Cherry Hill records going digital
The clerk touched his pen to the ledger in 1861, his graceful handwriting cataloging daily life in what is now Cherry Hill Township.
Nearly 150 years later, his script is no longer read on worn, crumbling pages, but on a flat computer screen where faded writing can be darkened, printed, even e-mailed.
Municipal workers and private contractors have quietly reduced the township's mountain of paperwork over the last four years. One by one, historic 19th-century documents, current police records, birth records, death certificates, marriage licenses, ordinances, resolutions, and the minutes of meetings have been electronically scanned.
The result? The township has reduced the space it needs for document storage while creating a searchable database that someday will be open to residents, history buffs, and genealogists.
It also has shared its storage system with Gloucester Township and Merchantville.

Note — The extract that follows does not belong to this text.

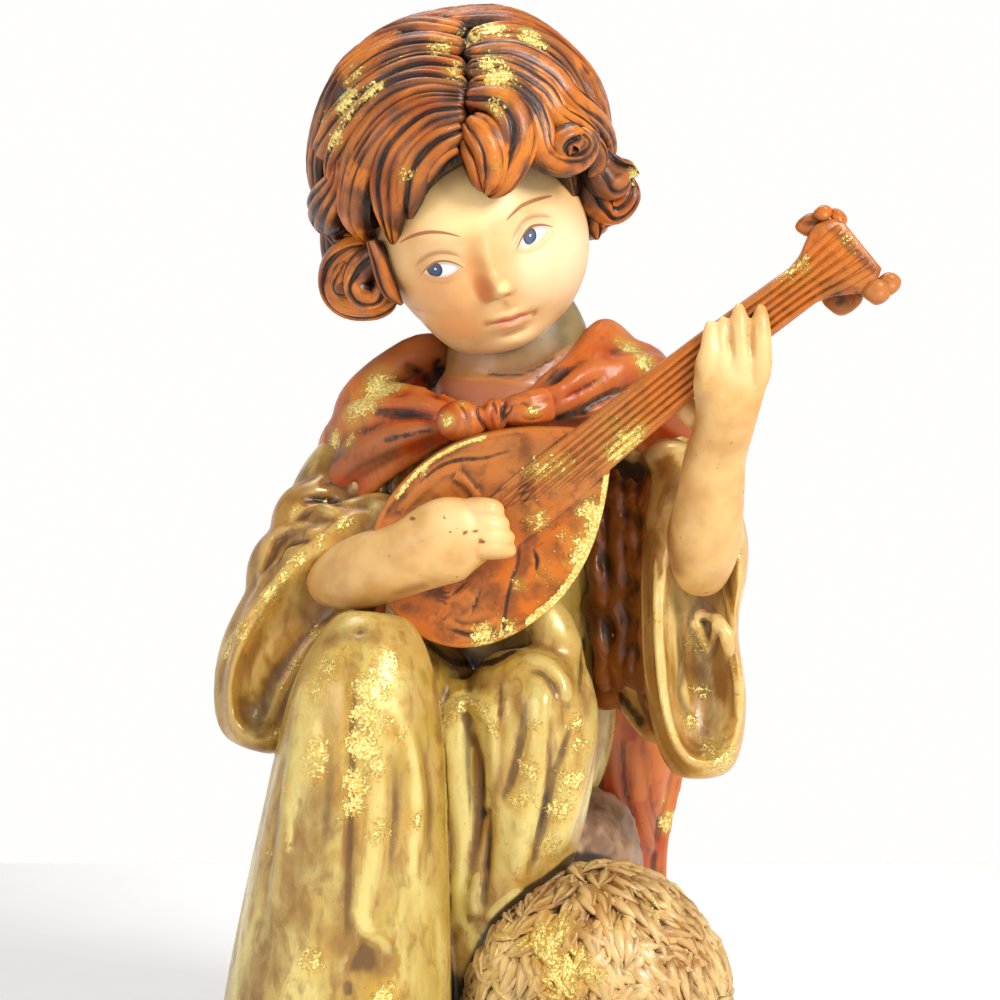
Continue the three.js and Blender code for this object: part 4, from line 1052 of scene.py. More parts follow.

"We used to have to page through a whole book to find a record," said Robert Schuenemann, Cherry Hill's coordinator of public records.
Searches now are done "in a fraction of the time - seconds instead of days," said Ari Messinger, the township's operations manager.
Since 2005, New Jersey's 21 counties and many municipalities have received more than $100 million from the state's Public Archives and Records Infrastructure (PARIS) grant program for preserving documents.
Cherry Hill's scanning efforts got a boost last month from a state grant of nearly $300,000. The town previously had received more than $200,000 in grant money.
A similar initiative is under way in Camden, where officials have helped 11 smaller Camden County towns digitize their documents.
The city - which has received more than $500,000 from the state over four years, including $182,800 last month - has provided space on its computer servers to back up the documents.
This year, the largest PARIS grant, $1.1 million, went to Monmouth County.
"It ensures continuity of government," said Sean Curry, administrator of the grants program. "If a natural disaster happens in Cherry Hill, [the township] will be able to still function because the records are stored off-site.
"New Orleans' records were lost [in Hurricane Katrina] because they were not duplicated anywhere else," Curry said.
The benefits have been clear. Cherry Hill law enforcement officers no longer have to call the police station for a records check when they stop motorists. They can key up criminal and driving records on computers in their squad cars.
Other township workers also have benefited. Storage areas such as the one in a barn at historic Croft Farm have been closed. And clerks no longer have to lug heavy records books when they're asked to look up information.
The public has begun to see the change, too. Residents can go on the Cherry Hill Web site to call up records such as ordinances, resolutions, and the minutes of council meetings.
"All of this helps with efficiency of operations," said Messinger. "The records that we still keep are getting proper storage. And instead of being stuffed in attics or the floor of a small closet, they're on proper metal shelving."
The digitizing in Cherry Hill has helped Merchantville and Gloucester Township too, Cherry Hill Mayor Bernie Platt said. "Only a small monetary investment is needed to host multiple municipalities' records systems," he said.
Dan Keashen, a Cherry Hill spokesman, said the scanning efforts afforded towns greater accessibility "internally and externally.
People can check records from their homes, Keashen said. And at township hall, "building permits are more accessible to the staff. The storage burden is being reduced and we're getting to things faster."
Some items, such as the early ledger books, will continue to be stored. The personality of the 19th century cursive writing stands in contrast to today's uniform typed records.
The books inventory the occupations of the township's residents: farmer, carpenter, blacksmith, laborer, soldier, and servant. And they identify causes of death: consumption, convulsions, cholera, paralysis, and pneumonia.
"The handwriting is amazing," Schuenemann said as he sat at a desk next to a ledger and a computer displaying the same page.
"But we don't want people looking through this anymore," Messinger said. "It's too fragile. What we're doing now is more efficient and better for the bottom-line cost."